Given problem: Reproduce exactly the lines from the one containing "check(doc.Objects, subparts)" through the one containing "zip(*points))), Vector(map(max, zip(*points)))", both included, and nothing else.

Data excerpt:
####
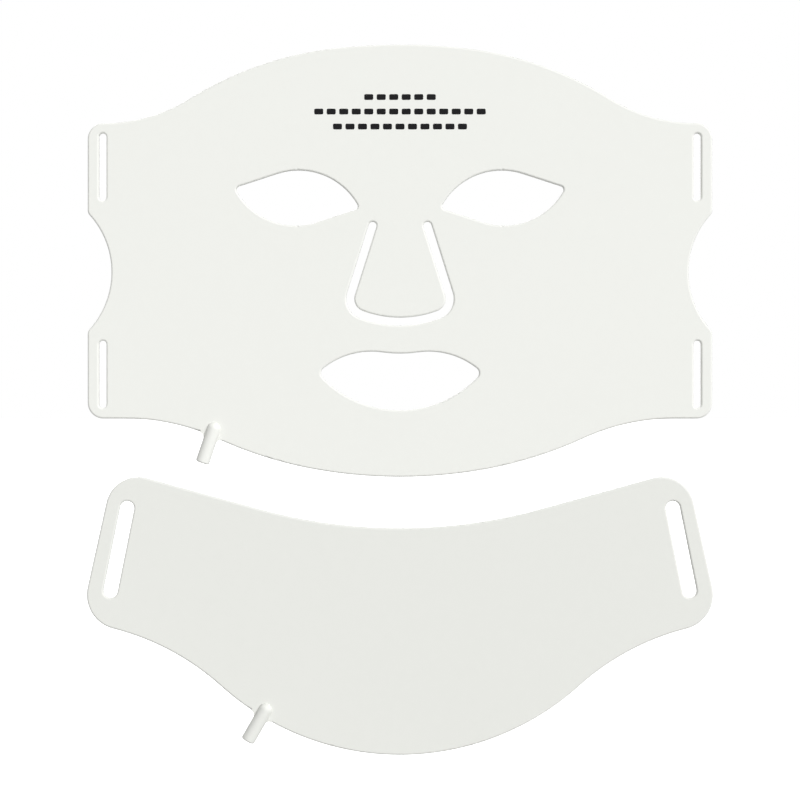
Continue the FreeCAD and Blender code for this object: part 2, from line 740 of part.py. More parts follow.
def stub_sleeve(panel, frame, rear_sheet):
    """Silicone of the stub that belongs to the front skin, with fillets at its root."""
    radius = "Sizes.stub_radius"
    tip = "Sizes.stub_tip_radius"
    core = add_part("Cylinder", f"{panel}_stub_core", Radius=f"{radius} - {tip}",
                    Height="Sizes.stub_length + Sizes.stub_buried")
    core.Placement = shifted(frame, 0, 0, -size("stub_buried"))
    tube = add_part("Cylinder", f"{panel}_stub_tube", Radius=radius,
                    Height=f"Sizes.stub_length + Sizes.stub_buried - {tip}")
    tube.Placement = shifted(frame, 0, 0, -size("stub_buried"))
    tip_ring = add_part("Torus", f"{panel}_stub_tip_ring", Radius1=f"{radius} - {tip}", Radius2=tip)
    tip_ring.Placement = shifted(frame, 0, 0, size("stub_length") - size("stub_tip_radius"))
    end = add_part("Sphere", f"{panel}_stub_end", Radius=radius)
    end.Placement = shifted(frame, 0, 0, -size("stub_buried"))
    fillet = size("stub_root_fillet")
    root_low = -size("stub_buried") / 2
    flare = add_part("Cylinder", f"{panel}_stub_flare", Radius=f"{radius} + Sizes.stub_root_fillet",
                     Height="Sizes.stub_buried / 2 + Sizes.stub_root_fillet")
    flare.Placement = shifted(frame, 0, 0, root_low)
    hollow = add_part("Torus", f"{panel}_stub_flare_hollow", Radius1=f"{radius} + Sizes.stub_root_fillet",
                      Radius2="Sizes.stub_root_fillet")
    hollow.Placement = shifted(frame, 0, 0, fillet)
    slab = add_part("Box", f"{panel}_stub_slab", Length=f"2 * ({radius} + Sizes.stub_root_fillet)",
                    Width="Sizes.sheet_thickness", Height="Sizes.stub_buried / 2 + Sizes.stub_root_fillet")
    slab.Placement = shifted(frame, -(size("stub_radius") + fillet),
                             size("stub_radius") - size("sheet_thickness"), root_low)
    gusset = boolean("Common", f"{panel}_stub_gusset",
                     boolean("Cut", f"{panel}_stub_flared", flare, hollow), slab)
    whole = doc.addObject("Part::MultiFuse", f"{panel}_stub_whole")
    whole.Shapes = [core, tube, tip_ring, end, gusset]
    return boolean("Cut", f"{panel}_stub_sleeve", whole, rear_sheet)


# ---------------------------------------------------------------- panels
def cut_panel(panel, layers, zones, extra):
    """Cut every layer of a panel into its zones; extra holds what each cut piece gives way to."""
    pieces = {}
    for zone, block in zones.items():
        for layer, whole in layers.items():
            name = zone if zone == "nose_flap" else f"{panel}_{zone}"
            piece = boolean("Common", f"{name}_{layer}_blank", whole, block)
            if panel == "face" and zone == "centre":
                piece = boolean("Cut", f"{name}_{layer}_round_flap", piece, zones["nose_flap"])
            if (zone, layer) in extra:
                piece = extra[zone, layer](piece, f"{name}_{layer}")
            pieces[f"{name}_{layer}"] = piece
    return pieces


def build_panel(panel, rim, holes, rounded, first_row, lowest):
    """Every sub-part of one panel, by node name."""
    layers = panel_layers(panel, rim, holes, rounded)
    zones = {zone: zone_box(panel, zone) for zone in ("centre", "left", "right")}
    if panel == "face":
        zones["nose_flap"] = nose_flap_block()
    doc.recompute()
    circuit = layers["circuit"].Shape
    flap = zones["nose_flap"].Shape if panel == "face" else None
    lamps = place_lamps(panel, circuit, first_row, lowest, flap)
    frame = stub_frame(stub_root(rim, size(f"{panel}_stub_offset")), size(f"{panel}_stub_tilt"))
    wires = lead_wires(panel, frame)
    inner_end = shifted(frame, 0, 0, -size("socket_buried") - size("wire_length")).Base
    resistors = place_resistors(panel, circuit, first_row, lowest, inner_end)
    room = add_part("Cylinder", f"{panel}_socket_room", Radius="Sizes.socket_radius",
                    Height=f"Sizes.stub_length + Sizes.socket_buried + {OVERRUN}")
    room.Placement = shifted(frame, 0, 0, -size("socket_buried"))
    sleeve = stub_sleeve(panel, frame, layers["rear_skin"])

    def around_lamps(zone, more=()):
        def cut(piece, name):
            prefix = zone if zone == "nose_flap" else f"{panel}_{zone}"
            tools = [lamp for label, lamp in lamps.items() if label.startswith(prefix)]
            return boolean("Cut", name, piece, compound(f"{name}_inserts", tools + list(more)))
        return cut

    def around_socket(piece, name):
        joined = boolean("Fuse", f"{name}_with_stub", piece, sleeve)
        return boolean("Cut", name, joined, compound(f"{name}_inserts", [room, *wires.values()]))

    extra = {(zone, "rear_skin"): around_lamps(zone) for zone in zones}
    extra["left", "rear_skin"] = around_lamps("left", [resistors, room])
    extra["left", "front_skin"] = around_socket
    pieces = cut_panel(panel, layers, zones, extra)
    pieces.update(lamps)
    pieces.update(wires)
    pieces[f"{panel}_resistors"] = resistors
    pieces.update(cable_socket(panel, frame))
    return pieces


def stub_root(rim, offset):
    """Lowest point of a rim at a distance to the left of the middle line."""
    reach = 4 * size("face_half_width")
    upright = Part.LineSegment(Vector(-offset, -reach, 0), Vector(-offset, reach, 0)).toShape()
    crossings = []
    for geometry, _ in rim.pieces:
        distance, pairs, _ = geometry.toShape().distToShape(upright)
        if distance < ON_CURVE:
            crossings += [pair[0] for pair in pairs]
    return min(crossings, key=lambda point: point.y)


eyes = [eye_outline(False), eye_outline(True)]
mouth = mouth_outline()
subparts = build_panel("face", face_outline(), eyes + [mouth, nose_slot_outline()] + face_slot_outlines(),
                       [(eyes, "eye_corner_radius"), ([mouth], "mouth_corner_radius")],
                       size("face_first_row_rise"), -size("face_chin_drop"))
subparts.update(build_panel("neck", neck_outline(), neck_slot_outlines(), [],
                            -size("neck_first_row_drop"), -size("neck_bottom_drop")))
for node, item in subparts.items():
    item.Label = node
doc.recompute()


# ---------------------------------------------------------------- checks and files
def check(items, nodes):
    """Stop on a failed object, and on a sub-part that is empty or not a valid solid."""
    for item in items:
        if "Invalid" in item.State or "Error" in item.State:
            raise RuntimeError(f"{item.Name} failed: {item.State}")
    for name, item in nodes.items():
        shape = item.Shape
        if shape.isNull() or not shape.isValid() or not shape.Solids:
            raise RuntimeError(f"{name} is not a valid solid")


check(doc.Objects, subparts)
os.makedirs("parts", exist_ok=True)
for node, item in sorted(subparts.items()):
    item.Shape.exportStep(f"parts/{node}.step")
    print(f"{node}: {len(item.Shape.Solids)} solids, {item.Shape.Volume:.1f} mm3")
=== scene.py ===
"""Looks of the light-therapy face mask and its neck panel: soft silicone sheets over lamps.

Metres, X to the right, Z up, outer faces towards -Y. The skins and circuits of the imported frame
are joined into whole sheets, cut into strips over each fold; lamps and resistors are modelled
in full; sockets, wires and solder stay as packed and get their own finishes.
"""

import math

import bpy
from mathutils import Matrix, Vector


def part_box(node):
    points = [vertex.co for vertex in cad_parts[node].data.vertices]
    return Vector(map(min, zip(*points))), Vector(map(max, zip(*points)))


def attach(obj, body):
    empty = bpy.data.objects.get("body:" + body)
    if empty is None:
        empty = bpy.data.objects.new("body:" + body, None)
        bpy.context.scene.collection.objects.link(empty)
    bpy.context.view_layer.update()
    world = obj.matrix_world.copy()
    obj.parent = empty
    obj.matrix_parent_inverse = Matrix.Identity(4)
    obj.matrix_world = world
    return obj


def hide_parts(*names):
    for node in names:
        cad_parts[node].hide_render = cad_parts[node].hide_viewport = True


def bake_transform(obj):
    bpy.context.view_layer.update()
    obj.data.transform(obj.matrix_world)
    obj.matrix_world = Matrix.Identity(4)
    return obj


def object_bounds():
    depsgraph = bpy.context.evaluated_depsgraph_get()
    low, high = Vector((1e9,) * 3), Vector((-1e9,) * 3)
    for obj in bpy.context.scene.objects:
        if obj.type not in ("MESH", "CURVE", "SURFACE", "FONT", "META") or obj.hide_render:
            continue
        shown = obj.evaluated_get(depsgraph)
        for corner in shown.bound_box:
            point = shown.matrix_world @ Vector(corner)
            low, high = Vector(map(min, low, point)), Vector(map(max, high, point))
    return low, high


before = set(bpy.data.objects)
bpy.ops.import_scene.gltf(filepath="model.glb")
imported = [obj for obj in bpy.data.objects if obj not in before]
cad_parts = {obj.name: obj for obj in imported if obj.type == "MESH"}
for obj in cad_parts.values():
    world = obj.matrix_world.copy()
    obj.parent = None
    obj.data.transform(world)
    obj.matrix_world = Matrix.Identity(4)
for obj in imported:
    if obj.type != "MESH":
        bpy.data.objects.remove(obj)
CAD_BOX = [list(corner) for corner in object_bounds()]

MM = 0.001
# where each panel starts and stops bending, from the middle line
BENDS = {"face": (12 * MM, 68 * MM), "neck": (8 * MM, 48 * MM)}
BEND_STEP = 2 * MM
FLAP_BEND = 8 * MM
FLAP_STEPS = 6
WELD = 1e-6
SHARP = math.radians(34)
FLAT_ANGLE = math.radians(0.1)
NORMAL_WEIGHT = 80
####
Output of the exercise:
check(doc.Objects, subparts)
os.makedirs("parts", exist_ok=True)
for node, item in sorted(subparts.items()):
    item.Shape.exportStep(f"parts/{node}.step")
    print(f"{node}: {len(item.Shape.Solids)} solids, {item.Shape.Volume:.1f} mm3")
=== scene.py ===
"""Looks of the light-therapy face mask and its neck panel: soft silicone sheets over lamps.

Metres, X to the right, Z up, outer faces towards -Y. The skins and circuits of the imported frame
are joined into whole sheets, cut into strips over each fold; lamps and resistors are modelled
in full; sockets, wires and solder stay as packed and get their own finishes.
"""

import math

import bpy
from mathutils import Matrix, Vector


def part_box(node):
    points = [vertex.co for vertex in cad_parts[node].data.vertices]
    return Vector(map(min, zip(*points))), Vector(map(max, zip(*points)))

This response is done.